** start Available data **

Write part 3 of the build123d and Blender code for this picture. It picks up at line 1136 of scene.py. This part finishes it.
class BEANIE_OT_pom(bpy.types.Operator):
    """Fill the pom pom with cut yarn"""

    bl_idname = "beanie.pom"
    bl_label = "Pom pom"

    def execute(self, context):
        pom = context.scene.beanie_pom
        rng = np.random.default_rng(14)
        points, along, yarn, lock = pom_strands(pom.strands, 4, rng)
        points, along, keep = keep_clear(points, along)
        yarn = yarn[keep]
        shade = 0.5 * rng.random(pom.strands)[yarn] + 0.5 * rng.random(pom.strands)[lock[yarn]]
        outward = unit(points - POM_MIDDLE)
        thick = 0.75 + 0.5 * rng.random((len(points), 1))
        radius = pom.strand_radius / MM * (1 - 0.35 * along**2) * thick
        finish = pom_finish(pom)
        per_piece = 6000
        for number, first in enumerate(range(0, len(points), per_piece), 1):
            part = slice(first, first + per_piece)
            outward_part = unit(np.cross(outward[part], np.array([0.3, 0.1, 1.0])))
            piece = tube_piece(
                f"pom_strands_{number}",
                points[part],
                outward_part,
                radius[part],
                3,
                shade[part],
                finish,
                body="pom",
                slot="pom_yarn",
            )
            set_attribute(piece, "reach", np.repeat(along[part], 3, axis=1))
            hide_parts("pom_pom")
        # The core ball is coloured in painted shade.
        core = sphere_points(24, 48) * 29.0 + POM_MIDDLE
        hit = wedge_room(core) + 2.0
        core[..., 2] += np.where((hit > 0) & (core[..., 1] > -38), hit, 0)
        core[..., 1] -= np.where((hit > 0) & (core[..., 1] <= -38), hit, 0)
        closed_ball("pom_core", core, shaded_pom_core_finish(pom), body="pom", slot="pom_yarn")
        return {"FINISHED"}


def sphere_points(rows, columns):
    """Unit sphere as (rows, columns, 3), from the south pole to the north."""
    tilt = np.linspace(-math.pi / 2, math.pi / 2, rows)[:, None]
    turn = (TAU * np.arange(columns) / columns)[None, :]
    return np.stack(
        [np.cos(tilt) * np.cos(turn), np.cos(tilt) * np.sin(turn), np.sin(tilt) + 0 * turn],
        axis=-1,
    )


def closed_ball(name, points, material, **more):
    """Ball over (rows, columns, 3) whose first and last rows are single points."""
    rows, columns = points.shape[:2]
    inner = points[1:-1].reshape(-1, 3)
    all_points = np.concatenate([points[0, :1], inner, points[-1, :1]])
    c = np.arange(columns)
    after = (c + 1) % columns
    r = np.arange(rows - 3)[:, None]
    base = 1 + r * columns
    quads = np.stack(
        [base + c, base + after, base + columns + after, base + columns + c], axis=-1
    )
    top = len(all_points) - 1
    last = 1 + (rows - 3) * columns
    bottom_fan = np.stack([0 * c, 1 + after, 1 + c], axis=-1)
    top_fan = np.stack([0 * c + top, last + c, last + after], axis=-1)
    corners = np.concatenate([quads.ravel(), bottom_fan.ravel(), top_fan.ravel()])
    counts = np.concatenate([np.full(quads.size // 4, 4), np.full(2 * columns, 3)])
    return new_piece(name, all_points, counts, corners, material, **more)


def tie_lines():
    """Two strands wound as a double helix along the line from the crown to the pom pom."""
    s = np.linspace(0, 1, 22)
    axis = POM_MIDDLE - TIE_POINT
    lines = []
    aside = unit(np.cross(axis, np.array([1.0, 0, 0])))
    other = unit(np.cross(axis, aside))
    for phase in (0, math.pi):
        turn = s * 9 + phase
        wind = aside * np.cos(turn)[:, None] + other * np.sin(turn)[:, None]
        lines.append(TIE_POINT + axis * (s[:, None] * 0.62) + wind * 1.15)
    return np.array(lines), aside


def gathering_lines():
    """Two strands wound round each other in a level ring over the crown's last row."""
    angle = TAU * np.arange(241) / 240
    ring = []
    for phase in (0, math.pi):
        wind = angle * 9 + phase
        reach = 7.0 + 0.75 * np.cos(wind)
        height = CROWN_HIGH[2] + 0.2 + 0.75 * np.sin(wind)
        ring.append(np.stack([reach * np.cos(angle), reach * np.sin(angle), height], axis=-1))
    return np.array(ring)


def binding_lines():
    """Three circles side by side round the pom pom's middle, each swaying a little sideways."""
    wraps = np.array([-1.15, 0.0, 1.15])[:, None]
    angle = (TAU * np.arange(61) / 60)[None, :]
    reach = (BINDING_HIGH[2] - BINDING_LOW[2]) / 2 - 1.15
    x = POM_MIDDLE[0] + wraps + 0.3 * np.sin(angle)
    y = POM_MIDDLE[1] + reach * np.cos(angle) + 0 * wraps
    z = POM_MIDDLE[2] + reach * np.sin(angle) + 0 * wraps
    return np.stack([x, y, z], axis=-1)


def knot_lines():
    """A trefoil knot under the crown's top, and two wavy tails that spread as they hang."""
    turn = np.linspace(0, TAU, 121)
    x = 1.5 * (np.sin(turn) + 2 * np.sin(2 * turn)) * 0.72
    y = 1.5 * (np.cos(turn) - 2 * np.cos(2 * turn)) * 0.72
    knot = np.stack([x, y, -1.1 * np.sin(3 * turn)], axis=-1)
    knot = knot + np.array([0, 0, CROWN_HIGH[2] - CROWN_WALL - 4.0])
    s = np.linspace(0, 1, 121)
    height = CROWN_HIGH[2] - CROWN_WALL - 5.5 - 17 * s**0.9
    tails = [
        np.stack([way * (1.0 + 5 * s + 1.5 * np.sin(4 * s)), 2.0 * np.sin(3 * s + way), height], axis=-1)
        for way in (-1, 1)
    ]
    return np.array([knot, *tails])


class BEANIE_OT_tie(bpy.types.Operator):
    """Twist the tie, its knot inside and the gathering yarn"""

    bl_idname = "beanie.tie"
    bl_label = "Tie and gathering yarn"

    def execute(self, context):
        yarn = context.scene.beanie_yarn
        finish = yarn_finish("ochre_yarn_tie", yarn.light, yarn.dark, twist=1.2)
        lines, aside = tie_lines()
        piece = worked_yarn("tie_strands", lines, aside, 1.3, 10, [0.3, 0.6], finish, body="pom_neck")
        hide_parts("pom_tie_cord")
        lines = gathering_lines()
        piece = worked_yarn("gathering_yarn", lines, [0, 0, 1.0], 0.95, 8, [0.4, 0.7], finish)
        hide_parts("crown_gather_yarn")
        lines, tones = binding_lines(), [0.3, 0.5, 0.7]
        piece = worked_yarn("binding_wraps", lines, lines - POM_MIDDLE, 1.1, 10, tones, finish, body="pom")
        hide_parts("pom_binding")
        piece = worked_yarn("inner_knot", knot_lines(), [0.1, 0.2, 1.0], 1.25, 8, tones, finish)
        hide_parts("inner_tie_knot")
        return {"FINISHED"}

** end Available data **

Aim of the exercise
Reproduce the material precisely, including every line.

Response
Write part 3 of the build123d and Blender code for this picture. It picks up at line 1136 of scene.py. This part finishes it.
class BEANIE_OT_pom(bpy.types.Operator):
    """Fill the pom pom with cut yarn"""

    bl_idname = "beanie.pom"
    bl_label = "Pom pom"

    def execute(self, context):
        pom = context.scene.beanie_pom
        rng = np.random.default_rng(14)
        points, along, yarn, lock = pom_strands(pom.strands, 4, rng)
        points, along, keep = keep_clear(points, along)
        yarn = yarn[keep]
        shade = 0.5 * rng.random(pom.strands)[yarn] + 0.5 * rng.random(pom.strands)[lock[yarn]]
        outward = unit(points - POM_MIDDLE)
        thick = 0.75 + 0.5 * rng.random((len(points), 1))
        radius = pom.strand_radius / MM * (1 - 0.35 * along**2) * thick
        finish = pom_finish(pom)
        per_piece = 6000
        for number, first in enumerate(range(0, len(points), per_piece), 1):
            part = slice(first, first + per_piece)
            outward_part = unit(np.cross(outward[part], np.array([0.3, 0.1, 1.0])))
            piece = tube_piece(
                f"pom_strands_{number}",
                points[part],
                outward_part,
                radius[part],
                3,
                shade[part],
                finish,
                body="pom",
                slot="pom_yarn",
            )
            set_attribute(piece, "reach", np.repeat(along[part], 3, axis=1))
            hide_parts("pom_pom")
        # The core ball is coloured in painted shade.
        core = sphere_points(24, 48) * 29.0 + POM_MIDDLE
        hit = wedge_room(core) + 2.0
        core[..., 2] += np.where((hit > 0) & (core[..., 1] > -38), hit, 0)
        core[..., 1] -= np.where((hit > 0) & (core[..., 1] <= -38), hit, 0)
        closed_ball("pom_core", core, shaded_pom_core_finish(pom), body="pom", slot="pom_yarn")
        return {"FINISHED"}


def sphere_points(rows, columns):
    """Unit sphere as (rows, columns, 3), from the south pole to the north."""
    tilt = np.linspace(-math.pi / 2, math.pi / 2, rows)[:, None]
    turn = (TAU * np.arange(columns) / columns)[None, :]
    return np.stack(
        [np.cos(tilt) * np.cos(turn), np.cos(tilt) * np.sin(turn), np.sin(tilt) + 0 * turn],
        axis=-1,
    )


def closed_ball(name, points, material, **more):
    """Ball over (rows, columns, 3) whose first and last rows are single points."""
    rows, columns = points.shape[:2]
    inner = points[1:-1].reshape(-1, 3)
    all_points = np.concatenate([points[0, :1], inner, points[-1, :1]])
    c = np.arange(columns)
    after = (c + 1) % columns
    r = np.arange(rows - 3)[:, None]
    base = 1 + r * columns
    quads = np.stack(
        [base + c, base + after, base + columns + after, base + columns + c], axis=-1
    )
    top = len(all_points) - 1
    last = 1 + (rows - 3) * columns
    bottom_fan = np.stack([0 * c, 1 + after, 1 + c], axis=-1)
    top_fan = np.stack([0 * c + top, last + c, last + after], axis=-1)
    corners = np.concatenate([quads.ravel(), bottom_fan.ravel(), top_fan.ravel()])
    counts = np.concatenate([np.full(quads.size // 4, 4), np.full(2 * columns, 3)])
    return new_piece(name, all_points, counts, corners, material, **more)


def tie_lines():
    """Two strands wound as a double helix along the line from the crown to the pom pom."""
    s = np.linspace(0, 1, 22)
    axis = POM_MIDDLE - TIE_POINT
    lines = []
    aside = unit(np.cross(axis, np.array([1.0, 0, 0])))
    other = unit(np.cross(axis, aside))
    for phase in (0, math.pi):
        turn = s * 9 + phase
        wind = aside * np.cos(turn)[:, None] + other * np.sin(turn)[:, None]
        lines.append(TIE_POINT + axis * (s[:, None] * 0.62) + wind * 1.15)
    return np.array(lines), aside


def gathering_lines():
    """Two strands wound round each other in a level ring over the crown's last row."""
    angle = TAU * np.arange(241) / 240
    ring = []
    for phase in (0, math.pi):
        wind = angle * 9 + phase
        reach = 7.0 + 0.75 * np.cos(wind)
        height = CROWN_HIGH[2] + 0.2 + 0.75 * np.sin(wind)
        ring.append(np.stack([reach * np.cos(angle), reach * np.sin(angle), height], axis=-1))
    return np.array(ring)


def binding_lines():
    """Three circles side by side round the pom pom's middle, each swaying a little sideways."""
    wraps = np.array([-1.15, 0.0, 1.15])[:, None]
    angle = (TAU * np.arange(61) / 60)[None, :]
    reach = (BINDING_HIGH[2] - BINDING_LOW[2]) / 2 - 1.15
    x = POM_MIDDLE[0] + wraps + 0.3 * np.sin(angle)
    y = POM_MIDDLE[1] + reach * np.cos(angle) + 0 * wraps
    z = POM_MIDDLE[2] + reach * np.sin(angle) + 0 * wraps
    return np.stack([x, y, z], axis=-1)


def knot_lines():
    """A trefoil knot under the crown's top, and two wavy tails that spread as they hang."""
    turn = np.linspace(0, TAU, 121)
    x = 1.5 * (np.sin(turn) + 2 * np.sin(2 * turn)) * 0.72
    y = 1.5 * (np.cos(turn) - 2 * np.cos(2 * turn)) * 0.72
    knot = np.stack([x, y, -1.1 * np.sin(3 * turn)], axis=-1)
    knot = knot + np.array([0, 0, CROWN_HIGH[2] - CROWN_WALL - 4.0])
    s = np.linspace(0, 1, 121)
    height = CROWN_HIGH[2] - CROWN_WALL - 5.5 - 17 * s**0.9
    tails = [
        np.stack([way * (1.0 + 5 * s + 1.5 * np.sin(4 * s)), 2.0 * np.sin(3 * s + way), height], axis=-1)
        for way in (-1, 1)
    ]
    return np.array([knot, *tails])


class BEANIE_OT_tie(bpy.types.Operator):
    """Twist the tie, its knot inside and the gathering yarn"""

    bl_idname = "beanie.tie"
    bl_label = "Tie and gathering yarn"

    def execute(self, context):
        yarn = context.scene.beanie_yarn
        finish = yarn_finish("ochre_yarn_tie", yarn.light, yarn.dark, twist=1.2)
        lines, aside = tie_lines()
        piece = worked_yarn("tie_strands", lines, aside, 1.3, 10, [0.3, 0.6], finish, body="pom_neck")
        hide_parts("pom_tie_cord")
        lines = gathering_lines()
        piece = worked_yarn("gathering_yarn", lines, [0, 0, 1.0], 0.95, 8, [0.4, 0.7], finish)
        hide_parts("crown_gather_yarn")
        lines, tones = binding_lines(), [0.3, 0.5, 0.7]
        piece = worked_yarn("binding_wraps", lines, lines - POM_MIDDLE, 1.1, 10, tones, finish, body="pom")
        hide_parts("pom_binding")
        piece = worked_yarn("inner_knot", knot_lines(), [0.1, 0.2, 1.0], 1.25, 8, tones, finish)
        hide_parts("inner_tie_knot")
        return {"FINISHED"}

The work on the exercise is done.